OCTAL D-TYPE FLIP-FLOPS, 3-STATE POSITIVE-EDGE-TRIGGERED # CD74AC564 Technical Documentation
## 1. Application Scenarios
### Typical Use Cases
The CD74AC564 is an octal D-type flip-flop with 3-state outputs, primarily employed in digital systems requiring temporary data storage and bus interfacing capabilities.
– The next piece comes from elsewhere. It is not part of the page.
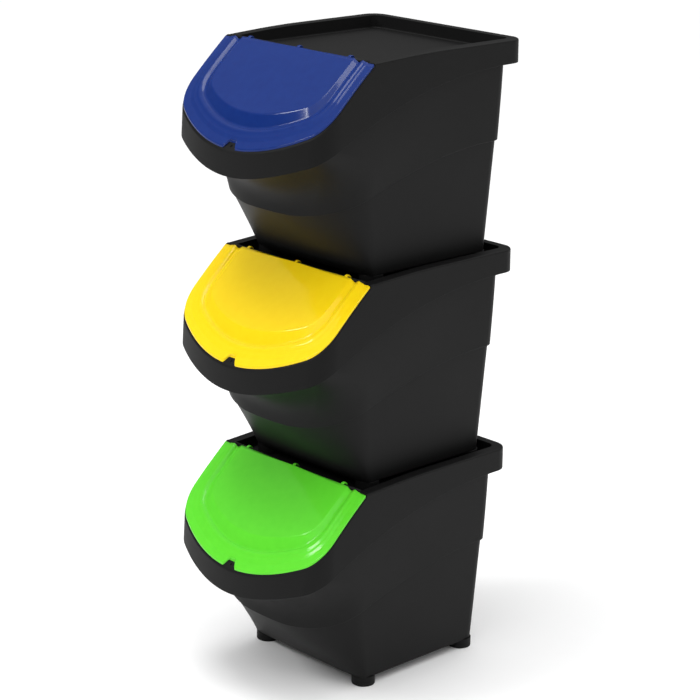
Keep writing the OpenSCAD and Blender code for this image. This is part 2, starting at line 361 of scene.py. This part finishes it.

Key applications include:
Data Buffering and Storage
- Bus Interface Units : Serves as an intermediate buffer between microprocessors and peripheral devices
- Pipeline Registers : Implements pipeline stages in digital signal processing systems
- Temporary Storage : Provides holding registers for data awaiting processing in microcontroller systems
Bus-Oriented Systems
- Multiplexed Bus Systems : Enables multiple devices to share common data buses through 3-state output control
- Bidirectional Data Transfer : Facilitates data flow control in systems requiring reversible data paths
- Bus Isolation : Prevents bus contention through high-impedance output states when disabled
### Industry Applications
Industrial Automation
- PLC Systems : Used in programmable logic controllers for input/output signal conditioning
- Motor Control : Implements register stages in digital motor control circuits
- Process Control : Provides data latching in industrial process monitoring systems
Computing Systems
- Memory Interface : Acts as address/data latches in memory subsystems
- I/O Port Expansion : Enables parallel port expansion in embedded systems
- Data Acquisition : Serves as input registers in data acquisition systems
Communications Equipment
- Digital Switching : Implements temporary storage in digital switching matrices
- Protocol Conversion : Facilitates data format conversion in communication interfaces
- Signal Conditioning : Provides timing and synchronization in serial communication systems
### Practical Advantages and Limitations
Advantages
- High-Speed Operation : AC technology provides typical propagation delays of 5.5 ns at 5V
- Low Power Consumption : CMOS technology ensures minimal static power dissipation
- 3-State Outputs : Enables direct bus connection without external buffers
- Wide Operating Voltage : 2V to 6V supply range supports multiple logic level standards
- High Noise Immunity : Typical noise margin of 1.5V at 5V operation
Limitations
- Limited Drive Capability : Maximum output current of 24mA may require buffers for high-current loads
- Simultaneous Switching Noise : Multiple outputs switching simultaneously can cause ground bounce
- Power Sequencing : Requires proper power-up sequencing to prevent latch-up conditions
- ESD Sensitivity : Standard CMOS ESD protection (typically 2kV HBM) requires careful handling
## 2. Design Considerations
### Common Design Pitfalls and Solutions
Power Supply Decoupling
- Pitfall : Inadequate decoupling causing voltage spikes and signal integrity issues
- Solution : Use 0.1μF ceramic capacitors placed within 0.5" of each VCC pin, with bulk 10μF tantalum capacitors for every 4-5 devices
Output Loading
- Pitfall : Excessive capacitive loading causing signal degradation and increased propagation delay
- Solution : Limit capacitive load to 50pF maximum; use buffer stages for higher capacitance loads
Simultaneous Switching
- Pitfall : Multiple outputs switching simultaneously causing ground bounce and false triggering
- Solution : Implement staggered clocking or use devices with controlled output slew rates
### Compatibility Issues
Voltage Level Compatibility
- TTL Compatibility : Direct interface with TTL devices when operating at 5V
- Mixed Voltage Systems : Requires level translation when interfacing with 3.3V or lower voltage devices
- Input Threshold : VIL = 1.5V, VIH = 3.5V at 5V operation; ensure compatible signal levels
Timing Constraints
- Setup/Hold Times : Minimum setup time 3.5ns